This is an item I’ve wanted to try since seeing it on the show Chopped.
It’s as white as purity in the flesh, but in the grocery store it’s obscene-like, laid out on the produce shelf. It’s long and narrow, nearly the size of a rolling pin.
After many, many months of passing it by, I found it, more manageable in size, in my favorite booth at the farmers’ market.
Behold the daikon!
It can get up to 15 inches long!
The flavor is mildly sweet, and earthy. It kind of reminded me of a mushroom. It’s very crunchy, like a typical radish
Peel it before eating.
The most common way to use it is to make a pickle, so that’s what I did.
Put the sticks in a jar, then add:
1/2 cup white distilled vinegar
1/2 cup rice wine vinegar
3 Tbsp. simple syrup
1 tsp red pepper flakes
2 big pinches of salt
2 garlic cloves broken open
2 nickel-thick slices of fresh ginger
Put the top on the jar, shake, and refrigerate for at least 8 hours. Mine sat for about ten hours.
I went the traditional route and used them for a banh-mi.
Banh-mi is really a Vietnamese term for bread, but it’s used to describe a sandwich made with fatty meat (like pâté or pork belly), cilantro, pickled vegetables, and mayo all enveloped in good, baguette-like bread.
Because I used the crispy shrimp, the sandwich reminded me a bit of a Po’ boy.
So I give you the Po’ Mi:
2 good rolls. Use French bread, or even Cuban sandwich-style bread
12 shrimp, peeled and deveined
1 cup of Panko
1 Tbsp. flour
2 egg whites
1/2 inch of canola oil in a frying pan
1 tsp garlic powder
1 tsp ground ginger
1 carrot peeled into ribbons
Daikon pickles, drained
7-8 Basil leaves, sliced
Handful of spinach leaves
Spicy mayo (2 Tbsp. mayo + 1 Tbsp Sriracha)
Soy glaze (2 Tbsp. honey + 1 Tbsp. soy sauce)
Combine the Panko, flour, garlic powder, ginger, and a big pinch of salt on a plate. Dip the shrimp in the egg whites, then dip into the Panko mixture.
Slice open the rolls and warm in a 400 degree oven for not more than 5 minutes.
Slather both sides of the roll with the spicy mayo. Line the bottom of the roll with the spinach, the basil slices, carrot ribbons, and good helping of daikon pickles, and 6 shrimp. Drizzle with the soy glaze. Dot the shrimp with Sriracha.
Rather than pickling carrots (traditional), I used the raw ribbons. They’re colorful, and sweet, and let the daikon pickle shine.
I LOVED this sandwich.
The bread was crispy. The shrimp was crunchy, and delicately sweet. The daikon was vinegary, and matched the kick from the spicy mayo. The soy glaze balanced the sweetness.

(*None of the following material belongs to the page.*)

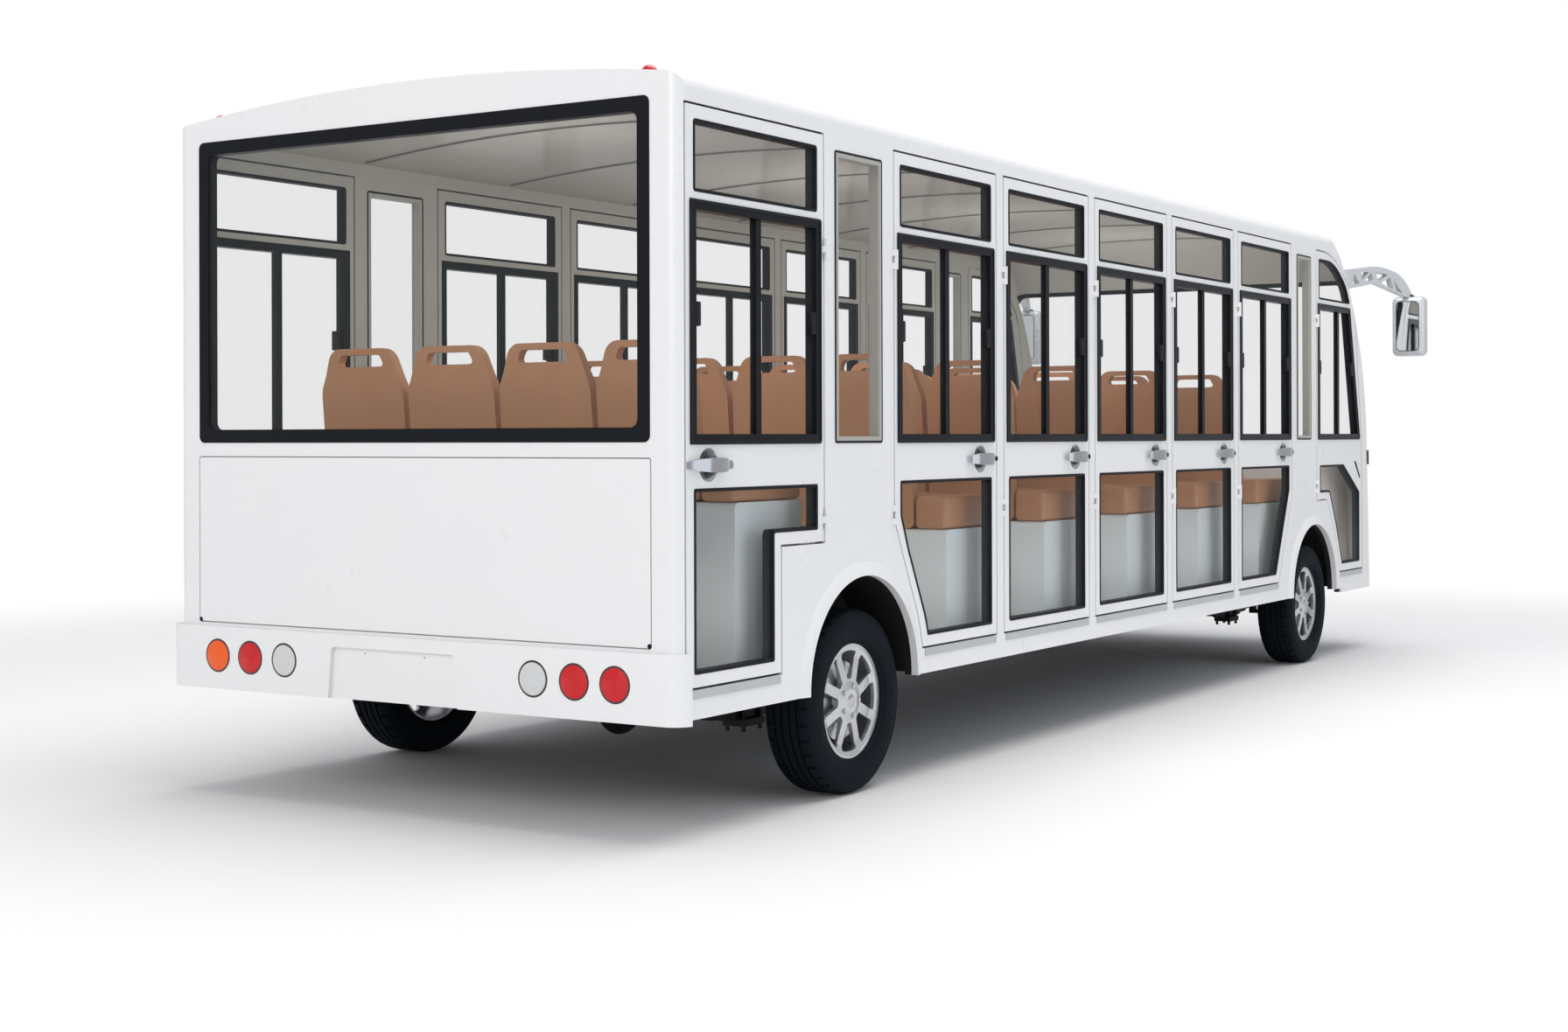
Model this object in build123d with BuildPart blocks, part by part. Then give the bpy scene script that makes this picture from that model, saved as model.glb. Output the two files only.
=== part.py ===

If you don’t like shrimp, use pork tenderloin or ham.
Discover the daikon, especially into can find it at the farmers’ market.
It would be great in a salad, and it’s the perfect pickle. I promise.
Tip: You can also roast the daikon. Peel it, then cube it. Rub in olive oil, sprinkle with salt, and roast at 425 for about 25 minutes. Flip it often so it doesn’t burn. The radish will caramelize, and be much sweeter. It falls into the roasted rutabaga category for me, and that’s excellent!